Loads of examples. Take the East Coast Mainline, financially works far better as public owned. There’s a reason Maggie didn’t privatise the railways https://www.theguardian.com/uk-news/2014/aug/04/east-coast-mainline-fury-reprivatisation-plan then https://www.independent.co.uk/travel/news-and-advice/east-coast-main-line-renationalised-public-ownership-rail-virgin-trains-franchise-failure-lner-department-transport-a8414056.html

Failure of the Conservative Barnet ‘Easy Council’ https://www.theguardian.com/uk-news/2022/jul/21/former-tory-council-barnet-votes-to-end-mass-outsourcing-of-services

This is a more balanced article talking about the Carillion and Interserve failures but also some examples of where outsourcing can be more effective https://www.publicfinance.co.uk/feature/2019/02/coming-home-local-government-insourcing

My conclusion - public or private should be an objective and business-led decision on best provision of service delivery, not opinion based, which unfortunately most politicians are.

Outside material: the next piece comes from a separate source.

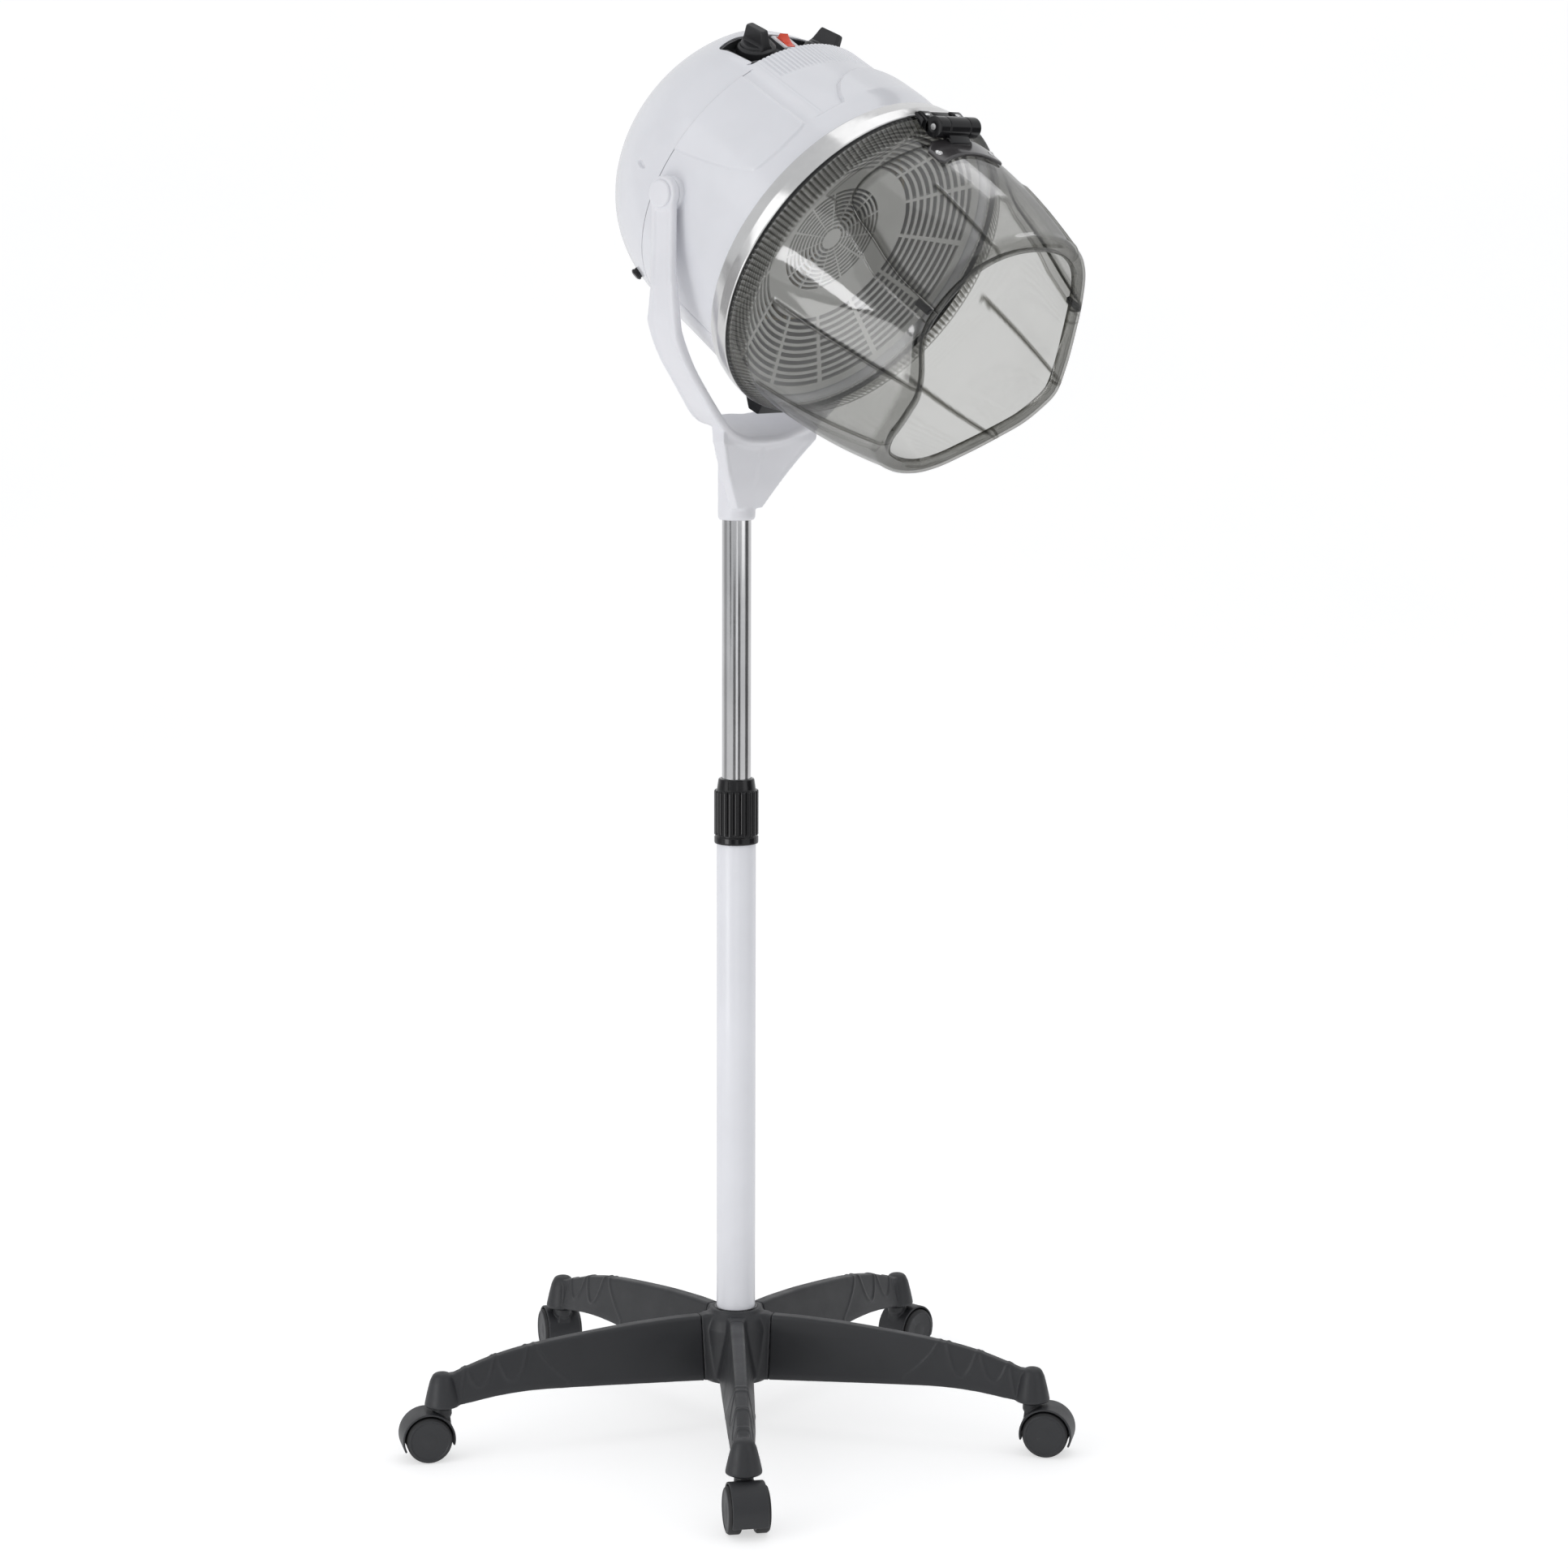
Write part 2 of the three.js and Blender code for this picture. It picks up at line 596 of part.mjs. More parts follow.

The last article makes a good point about why more local and regional organisations aren’t outsourced to so there’s more accountability and money kept in the local economy rather than a faceless corporation where an MP’s wife is on the board. 

Edited by saint1977
Localism added
Posted (edited)

I never understood the assumption that it's impossible for a publicly owned organisation to be run efficiently.  If privatised train companies can manage to provide some sort of a service and cream off profits to shareholders each and every year, I see no reason why the same service can't be run by the government, and what would have been the profits get invested into decent staff pay and conditions, trains in less profitable parts of the country, upgrading of facilites etc. 

Of course the buying of it all back will be the expensive part.  But even if the day to day running of it ends up costing the taxpayer something, along the lines of SNCF, but the service is decent and reliable, it would probably be worth it and we might even see a more productive country as a knock on effect of a decent public transport service. 

Edited by Manuel
Posted
2 minutes ago, Manuel said:

I never understood the assumption that it's impossible for a publicly owned organisation to be run efficiently.  If privatised train companies can manage to provide some sort of a service and cream off profits to shareholders each and every year, I see no reason why the same service can't be run by the government, and what would have been the profits get invested into decent staff pay and conditions, trains in less profitable parts of the country, upgrading of facilites etc. 

Of course the buying of it all back will be the expensive part.  But even if the day to day running of it ends up costing the taxpayer something, along the lines of SNCF, but the service is decent and reliable, it would probably be worth it and we might even see a more productive country as a knock on effect of a decent public transport service. 

They don't need to 'buy' it back. They just don't renew the franchise when it expires.

Posted

I think you could make an argument for some areas if genuine competition exists. Things like railways and water there’s no competition so market forces don’t really work and you’re left with an argument based on the inherent efficiency of private enterprise which is an argument I don’t really believe in.

  • Like 1
Posted
26 minutes ago, whelk said:

 

Thanks @whelk

I'd never heard of this fella prior to finding this and found him to be a pretty impressive speaker.  The interviewer was clearly a like-minded colleague but nonetheless I though he made a coherent case.

The thing I listened to was telling the story of the generations-long failed integrated transport system in Leeds.  Private company ownership wasn't the only issue offered, but it was cited as a factor, with Reading given as an example of a place that has taken transport back into public ownership with good effect.

Posted

Public companies are subject to cronyism and inefficiencies (just take a look at historical trends in the airline sector). Certain essential industries like the post office and rail there is a strong public service argument as to why they should not be in private hands though. It’s a huge balancing act and difficult to manage.

  • Like 1
Posted
2 hours ago, revolution saint said:

I think you could make an argument for some areas if genuine competition exists. Things like railways and water there’s no competition so market forces don’t really work and you’re left with an argument based on the inherent efficiency of private enterprise which is an argument I don’t really believe in.

Very much my thinking as well. I’m fine with things being private if the expertise is there to deliver the services more effectively and where customers have choice. Even the most ardent Thatcherites admit utilities has been a disaster and even before Ukraine was a disaster for individual households. Our core infrastructure should not be subject to free market gambling and in funding the pension schemes of other nations’ eg France and Netherlands.

The railways can be renationalised bit by bit as franchises end. The people who believe there is material difference between sectors efficiency are MPs and media barons with limited multi sector experience. Effectiveness is down to individual organisations, sometimes different within organisations. Public pensions are a bit more expensive but that’s more sustainable for the economy and health services longer-term than a few executives skimming off huge bonuses to tax havens.

The Cameron and May governments tried to make more public listed firms more transparent and to put shareholder breaks on boardroom behaviour but found that their party donors weren’t keen so it never really went anywhere. That and with Brexit, the elites driving it had a dream of a Singapore on Thames, which was never going to happen as it’s not what the Midlands and North voted for.